According to data based on research by the American Community Survey and published by the US Census Bureau, these are the most common languages spoken in the USA: between 290 and 300 million people speak English, while around 230 to 235 million only speak English at home. Around 60 million speak a language other than English at home.

English: 290-300 million speakers (230-235 English only)

Spanish: ~42 million speakers

Chinese (incl. Mandarin, Cantonese and Hokkien): ~3.5 million speakers

Tagalog (incl. Filipino): ~1.75 million speakers

Vietnamese: ~1.5 million speakers

Arabic: ~1.25 million speakers

French: ~1.2 million speakers

Korean: ~1.1 million speakers

Russian: ~0.95 million speakers

German: ~0.92 million speakers

A bill called the English Language Unity Act aims to make English the official language of the United States at the federal level. When it was first implemented in 2005, all federal and state government publications, meetings, and functions had to be conducted in English.

Although it passed the House of Representatives in 1999, the bill never made it into law. A version of the bill received 164 House sponsors in 2005, but it was defeated both times, this time with 153 cosponsors. House Resolution 997 was supported by 73 representatives in 2017. Even with seven senators in favor of its companion bill in the senate, it was not enough to become law.

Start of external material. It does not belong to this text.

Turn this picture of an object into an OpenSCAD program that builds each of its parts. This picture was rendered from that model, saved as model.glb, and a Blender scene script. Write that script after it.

There is currently no federal law in the United States of America designating English or any other language as the official language of the country.

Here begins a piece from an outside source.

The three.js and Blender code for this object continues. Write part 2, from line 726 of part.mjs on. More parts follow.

The myth that German was once “one vote away” from becoming the official language of the United States is compelling.

According to legend, in 1776, the decision to make German the official language of the United States hinged on a single vote. This is a myth, but it contains some truth.

Approximately 17% of US-Americans have German ancestors. And there was a close vote, but it didn’t happen in 1776, and it wasn’t on any official language. Following a Congressional debate, a vote of 42 to 41 was cast against publishing US laws translated into German or other languages other than English.